(Entries with model source code)

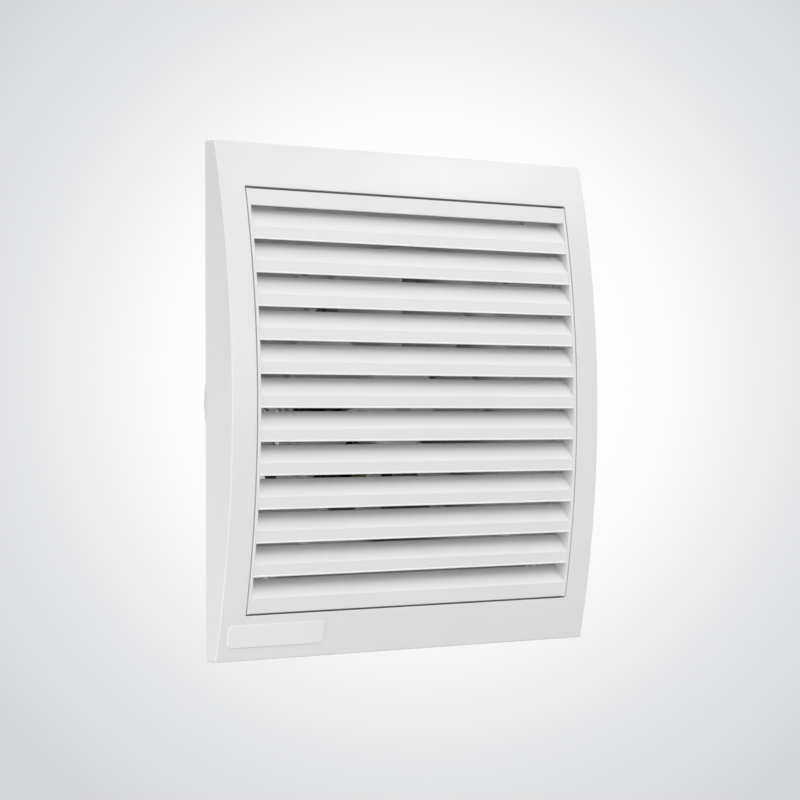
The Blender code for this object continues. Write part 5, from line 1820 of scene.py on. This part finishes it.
@dataclass
class Studio:
    """The camera, the lamps, the pale world and the floor under the fan."""

    place: Triple = (-1.03416, -1.12688, -0.01067)
    yaw: float = 0.743130008
    pitch: float = 0.00750606752
    roll: float = -0.00259381625
    lens: float = 135.9018
    floor_height: float = -0.36
    floor_radius: float = 1.05
    glow: float = 1.55
    glow_from: Triple = (-0.09, -0.44, 0.89)
    level: float = 0.0
    floor_seen: float = 0.80
    floor_bounce: float = 0.50

    def axes(self) -> tuple[Vector, Vector, Vector]:
        """The directions of the photograph's camera.

        Returns:
            The camera's right, its up and the way that it looks.
        """
        level = math.cos(self.pitch)
        x, y = math.sin(self.yaw) * level, math.cos(self.yaw) * level
        ahead = Vector((x, y, math.sin(self.pitch)))
        right = Vector((math.cos(self.yaw), -math.sin(self.yaw), 0))
        up = right.cross(ahead)
        right = math.cos(self.roll) * right + math.sin(self.roll) * up
        return right, right.cross(ahead), ahead

    def camera(self) -> None:
        """The camera at the photograph's place."""
        data = bpy.data.cameras.new("camera")
        data.lens = self.lens
        data.sensor_width = 36.0
        data.sensor_fit = "HORIZONTAL"
        right, up, ahead = self.axes()
        turn = Matrix((right, up, -ahead)).transposed()
        camera = link_piece("camera", data)
        camera.matrix_world = Matrix.Translation(self.place) @ turn.to_4x4()
        bpy.context.scene.camera = camera

    def lamp(
        self, name: str, place: Triple, width: float, height: float, power: float,
        mirrored: bool = True,
    ) -> None:
        """A soft lamp that looks at the fan.

        Args:
            name: Name of the lamp.
            place: Where it stands.
            width: Its width.
            height: Its height.
            power: Its power in watts.
            mirrored: Whether glossy surfaces show it.
        """
        data = bpy.data.lights.new(name, "AREA")
        data.shape = "RECTANGLE"
        data.size = width
        data.size_y = height
        data.energy = power
        lamp = link_piece(name, data)
        turn = (-Vector(place)).to_track_quat("-Z", "Y").to_matrix().to_4x4()
        lamp.matrix_world = Matrix.Translation(place) @ turn
        lamp.visible_glossy = mirrored
        lamp.visible_camera = False

    def world(self) -> None:
        """A pale background that darkens outwards, and a broad glow from above the front."""
        world = bpy.data.worlds.new("studio")
        bpy.context.scene.world = world
        world.use_nodes = True
        world.node_tree.nodes.clear()
        graph = Graph(world.node_tree)
        where = graph.add("ShaderNodeTexCoord").outputs["Generated"]
        right, up, ahead = self.axes()
        middle = (ahead + 0.006 * right + 0.011 * up).normalized()
        away = graph.maths("SUBTRACT", 1.0, graph.measure("DOT_PRODUCT", where, middle))
        ramp = graph.add("ShaderNodeValToRGB", {"Fac": graph.maths("DIVIDE", away, 0.05)})
        stops = (
            (0.0, (1.0, 1.0, 1.0)), (0.053, (0.98, 0.98, 0.98)), (0.165, (0.79, 0.795, 0.805)),
            (0.322, (0.655, 0.665, 0.685)), (1.0, (0.78, 0.79, 0.80)),
        )
        elements = ramp.color_ramp.elements
        elements[0].color = (*stops[0][1], 1.0)
        elements[1].color = (*stops[-1][1], 1.0)
        for position, colour in stops[1:-1]:
            elements.new(position).color = (*colour, 1.0)
        rays = graph.add("ShaderNodeLightPath").outputs
        seen = graph.maths("MAXIMUM", rays["Is Camera Ray"], rays["Is Glossy Ray"])
        seen = graph.maths("MAXIMUM", seen, rays["Is Transmission Ray"])
        near = graph.measure("DOT_PRODUCT", where, self.glow_from)
        strength = graph.ranged(near, (0.0, 1.0), (self.level, self.glow))
        white = {"Color": (1.0, 1.0, 1.0, 1.0), "Strength": strength}
        light = graph.add("ShaderNodeBackground", white).outputs[0]
        shown = graph.add("ShaderNodeBackground", {"Color": ramp.outputs[0]}).outputs[0]
        mix = graph.add("ShaderNodeMixShader", {0: seen, 1: light, 2: shown}).outputs[0]
        graph.add("ShaderNodeOutputWorld", {"Surface": mix})

    def floor(self) -> None:
        """A round pale floor whose edge fades out."""
        shape = bmesh.new()
        bmesh.ops.create_circle(shape, cap_ends=True, segments=96, radius=self.floor_radius)
        floor = from_shape("floor", shape, closed=False)
        floor.location = (0, 0, self.floor_height)
        paint = bpy.data.materials.new("floor_paint")
        paint.use_nodes = True
        graph = Graph(paint.node_tree)
        seen = graph.add("ShaderNodeLightPath").outputs["Is Camera Ray"]
        pale = graph.ranged(seen, (0.0, 1.0), (self.floor_bounce, self.floor_seen))
        colour = graph.add("ShaderNodeCombineColor", {0: pale, 1: pale, 2: pale}).outputs[0]
        reach = graph.measure("LENGTH", graph.add("ShaderNodeTexCoord").outputs["Object"])
        span = (self.floor_radius * 0.55, self.floor_radius * 0.98)
        fade = graph.ranged(reach, span, (1.0, 0.0), "SMOOTHSTEP")
        inputs = {"Roughness": 0.8, "Base Color": colour, "Alpha": fade}
        graph.feed(paint.node_tree.nodes["Principled BSDF"], inputs)
        floor.data.materials.append(paint)

    def build(self) -> None:
        """Sets up the view, the light and the floor."""
        self.camera()
        self.world()
        self.lamp("key_lamp", (-1.2, -3.3, 3.3), 2.4, 2.4, 34.0)
        self.lamp("sheen_lamp", (1.43, -1.32, 0.825), 0.2, 0.2, 1.35)
        self.lamp("edge_lamp", (1.18, -1.73, 0.35), 0.35, 0.8, 2.2)
        self.lamp("side_lamp", (-0.8, -0.12, -0.45), 0.5, 0.5, 7.5, mirrored=False)
        self.lamp("rear_lamp", (1.2, 3.0, 0.6), 2.0, 1.2, 60.0)
        self.floor()
        bpy.context.scene.view_settings.view_transform = "Standard"


def main() -> None:
    """Builds the fan in order, then the studio round it."""
    logging.basicConfig(level=logging.INFO, format="%(message)s")
    fan = (FrontCover, LouvreInsert, DuctHousing, BackdraughtFlap, FanWheel, ShadedPoleMotor, Wiring)
    for assembly in (*fan, Studio):
        assembly().build()


if __name__ == "__main__":
    main()
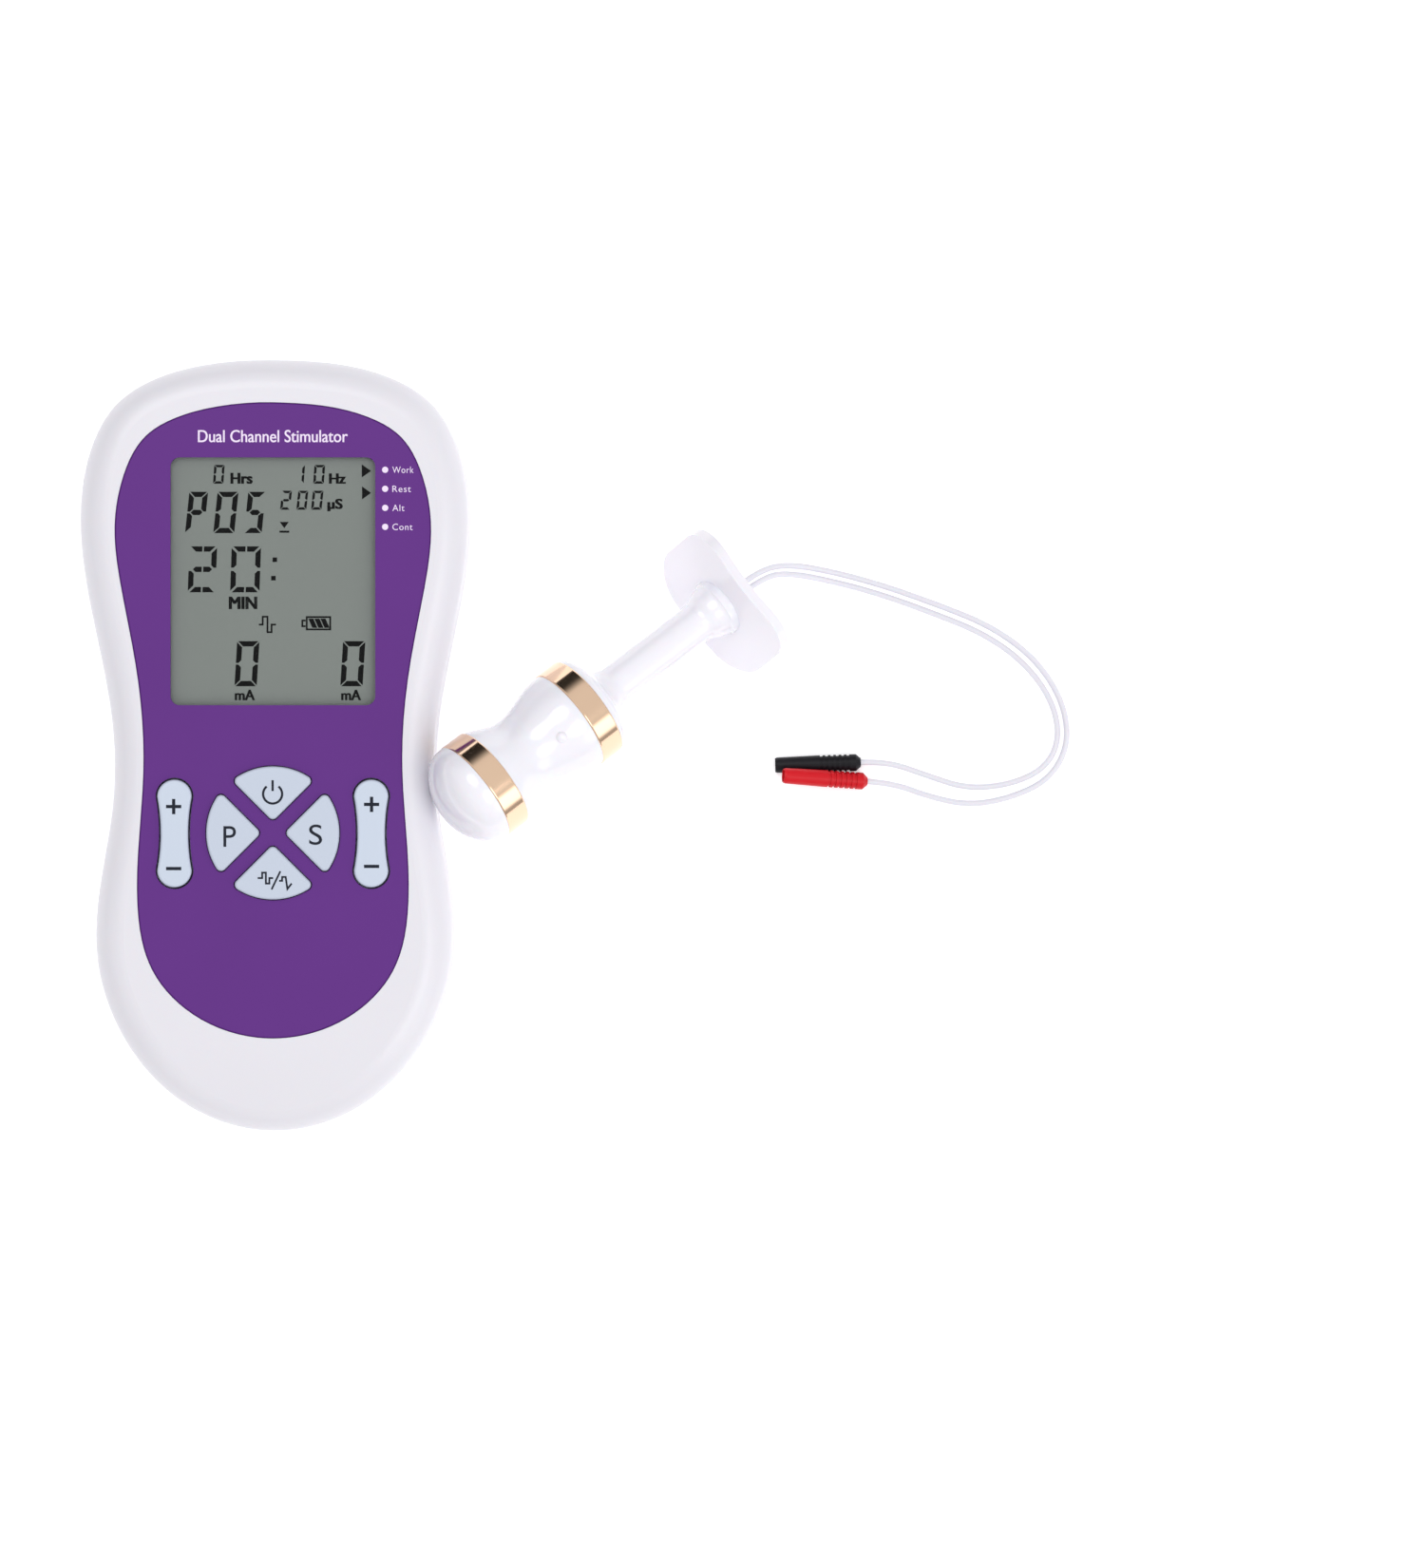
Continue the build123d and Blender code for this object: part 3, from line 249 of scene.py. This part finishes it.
white_shell = moulding("white_shell", srgb(226, 224, 231), 0.36, drift=0.006, grain=0.12,
                       Subsurface_Weight=0.06, Subsurface_Scale=0.002, Coat_Weight=0.15, Coat_Roughness=0.2)
rear_texture = moulding("rear_texture", srgb(230, 228, 234), 0.45, drift=0.006, grain_scale=2200.0,
                        grain=0.35, grain_depth=0.00003)
purple = moulding("purple_panel", srgb(97, 46, 132), 0.4, drift=0.02, drift_scale=40.0, grain=0.06,
                  Specular_IOR_Level=0.15)
window_clear = moulding("window_clear", srgb(40, 44, 42), 0.12, drift=0.01, Alpha=0.03,
                        Specular_IOR_Level=0.15)
display_grey = moulding("display_grey", srgb(133, 139, 135), 0.5, drift=0.012, drift_scale=30.0, grain=0.05,
                        Specular_IOR_Level=0.1)
key_pad = moulding("key_pad", srgb(194, 203, 219), 0.42, drift=0.008, grain=0.15)
rocker_pad = moulding("rocker_pad", srgb(199, 209, 225), 0.42, drift=0.008, grain=0.15)
ink_dark = moulding("ink_dark", srgb(18, 25, 40), 0.5, drift=0.05, Specular_IOR_Level=0.2)
ink_white = moulding("ink_white", srgb(236, 220, 244), 0.5, drift=0.02)
segment_dark = moulding("segment_dark", srgb(5, 6, 7), 0.5, drift=0.08, Specular_IOR_Level=0.1)
white_probe = moulding("white_probe", srgb(242, 240, 248), 0.16, drift=0.005, grain=0.04,
                       Subsurface_Weight=0.1, Subsurface_Scale=0.003, Coat_Weight=0.5, Coat_Roughness=0.06)
gold = plated("gold_plating", srgb(246, 212, 182), 0.1, (0, PROBE_PITCH, PROBE_TURN), 700.0, 0.000004)
nickel = moulding("nickel", srgb(200, 200, 205), 0.22, drift=0.03, Metallic=1.0)
steel = moulding("steel", srgb(176, 178, 182), 0.3, drift=0.04, Metallic=1.0)
copper = moulding("copper_wire", srgb(206, 128, 88), 0.25, drift=0.05, Metallic=1.0)
lead_white = moulding("lead_white", srgb(227, 226, 235), 0.38, drift=0.01, grain=0.15, Subsurface_Weight=0.1,
                      Subsurface_Scale=0.001)
sleeve_red = moulding("sleeve_red", srgb(208, 15, 30), 0.42, drift=0.05, grain=0.25, Specular_IOR_Level=0.25)
sleeve_black = moulding("sleeve_black", srgb(20, 19, 25), 0.45, drift=0.08, grain=0.25,
                        Specular_IOR_Level=0.2)
jack_black = moulding("jack_black", srgb(24, 24, 27), 0.4, drift=0.06)
silicone = moulding("silicone", srgb(190, 193, 198), 0.6, drift=0.02, grain=0.3)
carbon = moulding("carbon", srgb(22, 22, 22), 0.7, drift=0.1)
zebra = moulding("zebra", srgb(70, 70, 74), 0.6, drift=0.3, drift_scale=400.0)
diffuser = moulding("diffuser", srgb(232, 236, 232), 0.4)
frame_black = moulding("frame_black", srgb(24, 24, 26), 0.5)
board_green = moulding("board_green", srgb(16, 82, 44), 0.35, drift=0.12, drift_scale=500.0, Coat_Weight=0.4)
chip_black = moulding("chip_black", srgb(26, 26, 28), 0.45, drift=0.06)
can_metal = moulding("can_metal", srgb(196, 198, 202), 0.25, drift=0.03, Metallic=1.0)
winding = moulding("winding_tape", srgb(206, 170, 70), 0.4, drift=0.08, drift_scale=300.0)
cell_wrap = wrapped_cell("cell_wrap")

NODE_LOOKS = {
    white_shell: ["front_shell"],
    rear_texture: ["rear_shell", "battery_door"],
    purple: ["face_panel"],
    window_clear: ["display_window"],
    display_grey: ["display_cell"],
    key_pad: ["key_power", "key_program", "key_set", "key_waveform"],
    rocker_pad: ["rocker_left", "rocker_right"],
    white_probe: ["probe_tip", "probe_waist", "probe_stem", "probe_flange"],
    gold: ["ring_electrode_front", "ring_electrode_rear"],
    nickel: ["contact_red", "contact_black"],
    steel: ["spring_contacts", "case_screws", "rocker_pin_left", "rocker_pin_right", "button_contacts"],
    copper: ["ring_wire_front", "ring_wire_rear"],
    lead_white: ["lead_grommet", "lead_red", "lead_black"],
    sleeve_red: ["connector_red"],
    sleeve_black: ["connector_black"],
    jack_black: ["output_jack_left", "output_jack_right"],
    silicone: ["keypad_mat", "dome_power", "dome_program", "dome_set", "dome_waveform", "rocker_domes_left",
               "rocker_domes_right"],
    carbon: ["pill_power", "pill_program", "pill_set", "pill_waveform", "rocker_pills_left",
             "rocker_pills_right"],
    zebra: ["zebra_strips"],
    diffuser: ["display_backlight"],
    frame_black: ["display_frame"],
    board_green: ["main_board"],
    chip_black: ["control_chip", "buzzer"],
    can_metal: ["capacitors"],
    winding: ["output_transformers"],
    cell_wrap: ["battery_cells"],
}
for material, names in NODE_LOOKS.items():
    for name in names:
        nodes[name].data.materials.clear()
        nodes[name].data.materials.append(material)
for piece in lead_pieces.values():
    piece.data.materials.append(lead_white)


# ------------------------------------------------------------------ flat artwork
def flat_piece(name, outlines, bottom, thickness, material, body):
    """Closed outlines in millimetres, each raised from the height bottom, as one piece that rides on body."""
    work = bmesh.new()
    for outline in outlines:
        lower = [work.verts.new((x * MM, y * MM, bottom * MM)) for x, y in outline]
        upper = [work.verts.new((x * MM, y * MM, (bottom + thickness) * MM)) for x, y in outline]
        work.faces.new(lower)
        work.faces.new(upper)
        for here in range(len(outline)):
            after = (here + 1) % len(outline)
            work.faces.new((lower[here], lower[after], upper[after], upper[here]))
    bmesh.ops.recalc_face_normals(work, faces=work.faces)
    mesh = bpy.data.meshes.new(name)
    work.to_mesh(mesh)
    work.free()
    mesh.materials.append(material)
    piece = bpy.data.objects.new(name, mesh)
    scene.collection.objects.link(piece)
    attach(piece, body)
    return piece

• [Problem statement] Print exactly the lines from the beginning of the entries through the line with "the photograph's camera.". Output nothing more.

• [Answer below]
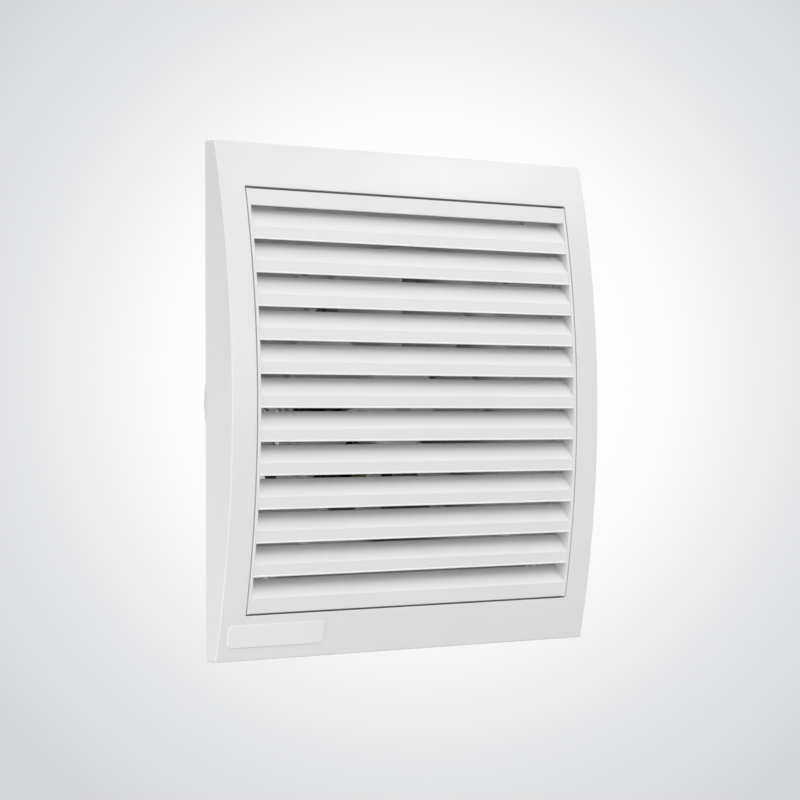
The Blender code for this object continues. Write part 5, from line 1820 of scene.py on. This part finishes it.
@dataclass
class Studio:
    """The camera, the lamps, the pale world and the floor under the fan."""

    place: Triple = (-1.03416, -1.12688, -0.01067)
    yaw: float = 0.743130008
    pitch: float = 0.00750606752
    roll: float = -0.00259381625
    lens: float = 135.9018
    floor_height: float = -0.36
    floor_radius: float = 1.05
    glow: float = 1.55
    glow_from: Triple = (-0.09, -0.44, 0.89)
    level: float = 0.0
    floor_seen: float = 0.80
    floor_bounce: float = 0.50

    def axes(self) -> tuple[Vector, Vector, Vector]:
        """The directions of the photograph's camera.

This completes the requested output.